(Dataset items)
☆ ☆ ☆ ☆ ☆

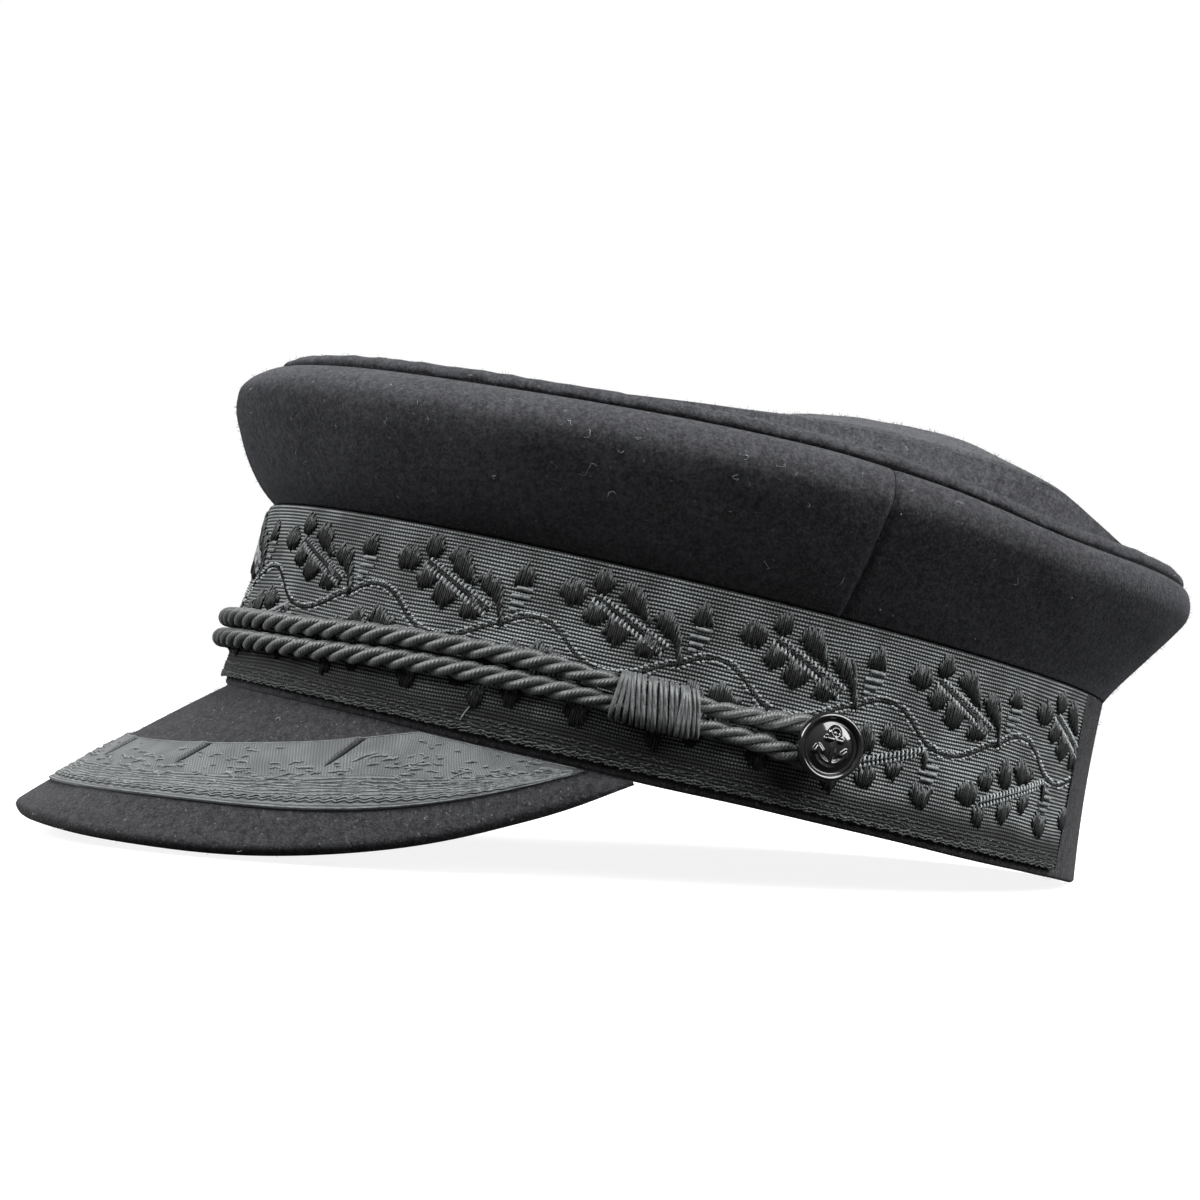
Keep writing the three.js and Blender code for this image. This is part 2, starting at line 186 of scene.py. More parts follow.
def bell(away, width):
    """1 at a place, and less to both sides of it."""
    return np.exp(-((away / width) ** 2))


def smooth_step(value, low, high):
    share = np.clip((value - low) / (high - low), 0, 1)
    return share * share * (3 - 2 * share)


def around_oval(turn, front, side, back):
    """A size that changes from the front to the side to the back of the oval."""
    along = np.cos(turn) ** 2
    return blend(side, np.where(np.cos(turn) > 0, front, back), along)


def oval_step(turn):
    """The step along the band's outer oval, in plan, for a small step of the turn."""
    x = BAND_HALF_WIDTH * (np.cos(turn) - BAND_EGG * np.cos(2 * turn))
    return x, BAND_HALF_LENGTH * np.sin(turn)


def oval_stride(turn):
    return np.hypot(*oval_step(turn))


def band_point(turn, out, z):
    """Points `out` millimetres outside the band's outer face, at a height. The turn is 0 at the front
    centre and grows towards the wearer's left."""
    turn, out, z = np.broadcast_arrays(np.asarray(turn, float), out, z)
    step_x, step_y = oval_step(turn)
    stride = np.hypot(step_x, step_y)
    fall = np.clip(1 - z / BAND_HEIGHT, 0, 1) ** FLARE_CURVE
    reach = out + around_oval(turn, FLARE_FRONT, 0.0, FLARE_BACK) * fall
    x = BAND_HALF_WIDTH * np.sin(turn) * (1 - BAND_EGG * np.cos(turn)) + reach * step_y / stride
    y = -BAND_HALF_LENGTH * np.cos(turn) - reach * step_x / stride
    return np.stack([x, y, z + 0.0 * x], -1)


def ruler(points):
    """Lengths along a line of points, from its middle."""
    steps = np.linalg.norm(np.diff(points, axis=0), axis=1)
    return np.concatenate([[0], np.cumsum(steps)]) - steps.sum() / 2


# Lengths along the ribbon's face, from the front centre towards the wearer's left, and their turns.
RULER_TURNS = np.linspace(-math.pi, math.pi, 4001)
RULER = ruler(band_point(RULER_TURNS, TRIM_OUT, BAND_HEIGHT / 2)[:, :2])


def turn_at(length):
    return np.interp(length, RULER, RULER_TURNS)


def length_at(turn):
    return np.interp(turn, RULER_TURNS, RULER)


def on_band(length, z, out):
    return band_point(turn_at(length), out, z)


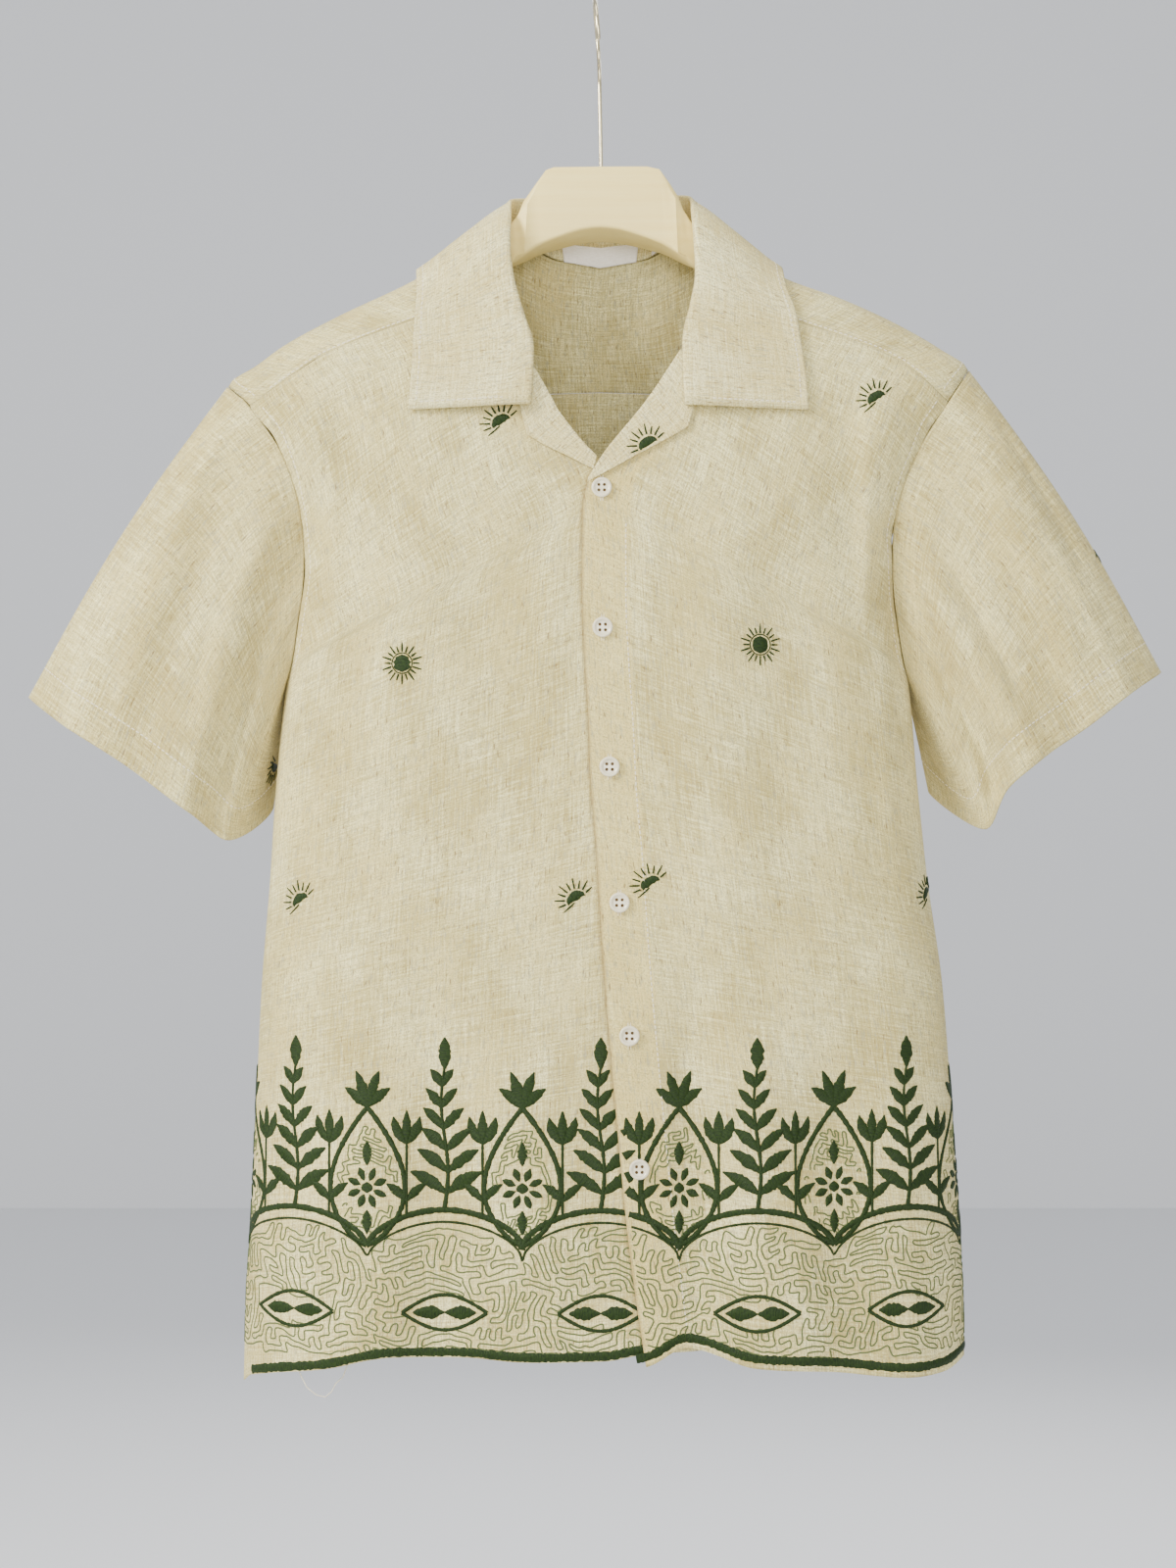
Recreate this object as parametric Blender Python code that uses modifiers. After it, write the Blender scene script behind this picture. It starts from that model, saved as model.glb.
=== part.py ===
"""A short-sleeved linen shirt with an open camp collar, hung on a wooden hanger.

Metres, +Z up, and the front faces -Y. The origin is the point inside the hook that bears on a rail.
Sizes below are in millimetres, and MM turns them into metres. Left and right are the viewer's.
The body is one hollow form: horizontal sections from the neck to the hem. Each panel is a part of it.
"""

import math
from collections import namedtuple

import bmesh
import bpy
import numpy as np
from mathutils import Vector

COLLECTION = "linen_shirt_on_hanger"
MM = 0.001
CLOTH = 1.2  # wall of a cloth piece
LABEL_CLOTH = 1.0
SEAM_SHIFT = 0.25  # each panel's edge stops this short of a seam
SIDE_SHIFT = 0.0012  # the same at the side seams, in quarters of the girth
SECTION_POWER = 2.6  # 2 would make each body section an ellipse, more makes it squarer
SECTION_ASPECT = 0.3  # depth over width of a usual section, for even columns

UNDERARM_HEIGHT = -440.0
SIDE_WRAP = 0.11  # at the hem, the share of a quarter section that the fronts wrap behind
OVERLAP_DEPTH = 2.3  # the left front lies this far behind the right one
OVERLAP_START = -75.0
OVERLAP_FULL = -15.0
LAPEL_LIFT = 2.5
LAPEL_LIFT_AT_ROLL = 0.76  # the share of that lift where the lapel leaves its roll
LAPEL_LIFT_GROWTH = 1.6
COLLAR_LIFT = 3.6
COLLAR_LIFT_AT_RIDGE = 1.6  # times the lift, where the collar passes over the shoulder
RIDGE_SHARE, RIDGE_SPREAD = 0.42, 0.1
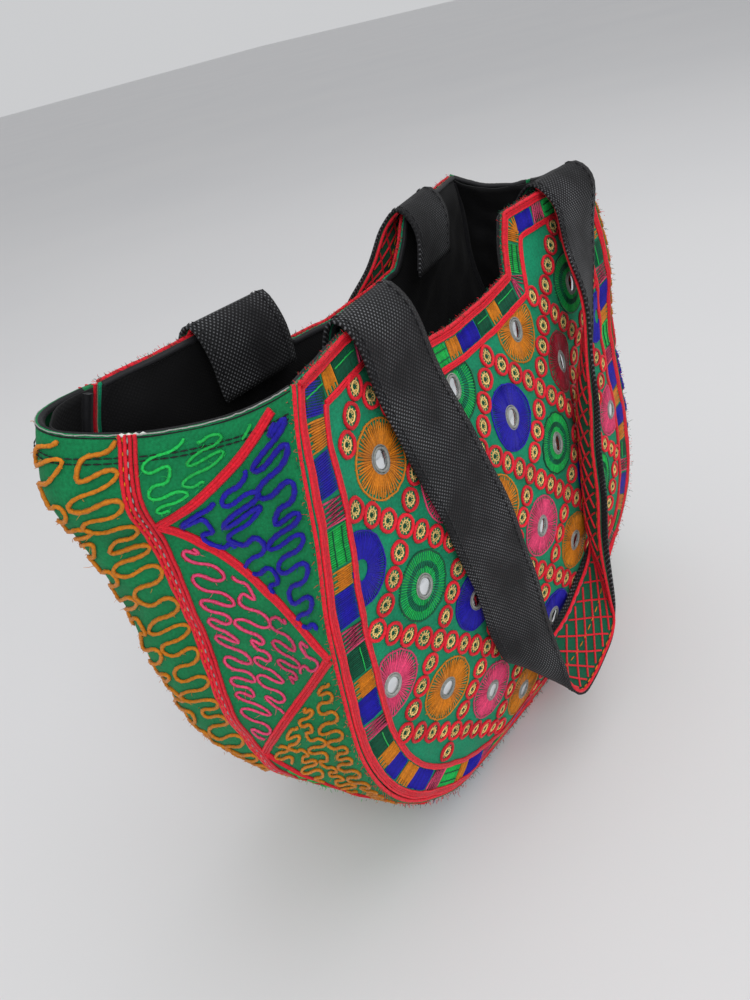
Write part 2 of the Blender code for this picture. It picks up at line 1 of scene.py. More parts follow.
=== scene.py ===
"""Looks of the embroidered tote bag: cloth, thread, mirrors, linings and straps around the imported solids.

Metres, +Z up, in the frame of the solids. Each cloth piece is a flat pattern in two coordinates that
a lift function bends over the bag, and every stitch is laid on the same pattern with the same lift.
"""

import math

import bmesh
import bpy
import numpy as np
from mathutils import Matrix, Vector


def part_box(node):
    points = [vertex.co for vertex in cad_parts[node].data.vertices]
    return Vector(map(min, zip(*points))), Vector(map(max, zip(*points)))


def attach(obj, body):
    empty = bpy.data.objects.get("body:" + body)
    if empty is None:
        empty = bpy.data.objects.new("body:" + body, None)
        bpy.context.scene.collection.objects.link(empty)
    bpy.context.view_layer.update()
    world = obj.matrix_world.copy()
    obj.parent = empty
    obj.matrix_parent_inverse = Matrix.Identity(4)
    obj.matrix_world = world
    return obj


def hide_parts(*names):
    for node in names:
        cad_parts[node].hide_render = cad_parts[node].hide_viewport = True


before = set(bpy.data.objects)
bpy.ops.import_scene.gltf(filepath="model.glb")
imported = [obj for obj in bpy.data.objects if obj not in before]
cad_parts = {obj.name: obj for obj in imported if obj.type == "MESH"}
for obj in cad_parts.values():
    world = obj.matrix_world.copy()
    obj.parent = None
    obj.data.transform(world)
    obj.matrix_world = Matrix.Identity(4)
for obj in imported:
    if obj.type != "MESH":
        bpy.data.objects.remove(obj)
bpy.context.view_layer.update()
panel_low, panel_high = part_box("front_panel")
PANELS_FROM_MIDDLE = (panel_low[0] + panel_high[0]) / 2

MM = 0.001
chance = np.random.default_rng(5)

# Front and back panels
RIM_HEIGHT = 316 * MM
NOTCH_DEPTH = 32 * MM
NOTCH_HALF_BOTTOM = 44 * MM
NOTCH_HALF_TOP = 62 * MM
NOTCH_CORNER = 3 * MM
PANEL_HALF_RIM = 143 * MM
PANEL_BOTTOM = 5 * MM
BACK_FLARE = 0.10
BACK_LEAN = 6.5 * MM
CLOTH = 2.0 * MM
PANEL_GRID = 4 * MM

# Belly of the panels: share of the deepest half depth, at shares of the rim's height
BELLY_DEPTH = 71 * MM
MIDDLE_SHARES = [
    (0, 0.69), (0.11, 0.875), (0.27, 1.0), (0.443, 1.0),
    (0.60, 0.944), (0.712, 0.845), (0.823, 0.69), (1.013, 0.465),
]
END_SHARES = [
    (0, 0.676), (0.11, 0.803), (0.27, 0.90), (0.443, 0.90),
    (0.60, 0.859), (0.712, 0.817), (1.013, 0.704),
]
END_PLACE = 140 * MM
TWIST_HEIGHT = 153 * MM
TWIST_AT_RIM = 0.075
TWIST_LEAST = -0.03
DENT_DEPTH = 11 * MM
DENT_PLACE = 74 * MM
DENT_WIDTH = 17 * MM
DENT_FADE = [(0, 0.4), (0.19, 1), (0.63, 1), (0.85, 0)]

# Half widths of the panel at heights from the rim down to the middle of the base, in millimetres
SEAM_SHAPE = [
    (316, 143), (294, 150), (256, 156), (218, 163), (179, 166), (140, 167), (112, 163),
    (88, 155), (66, 142), (44, 120), (27, 97), (15, 71), (8, 40), (5, 0),
]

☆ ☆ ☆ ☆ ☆

▸ What the exercise asks: Filter the records above for "imported" and copy every matching line.

▸ Result:
"""Looks of the embroidered tote bag: cloth, thread, mirrors, linings and straps around the imported solids.
imported = [obj for obj in bpy.data.objects if obj not in before]
cad_parts = {obj.name: obj for obj in imported if obj.type == "MESH"}
for obj in imported:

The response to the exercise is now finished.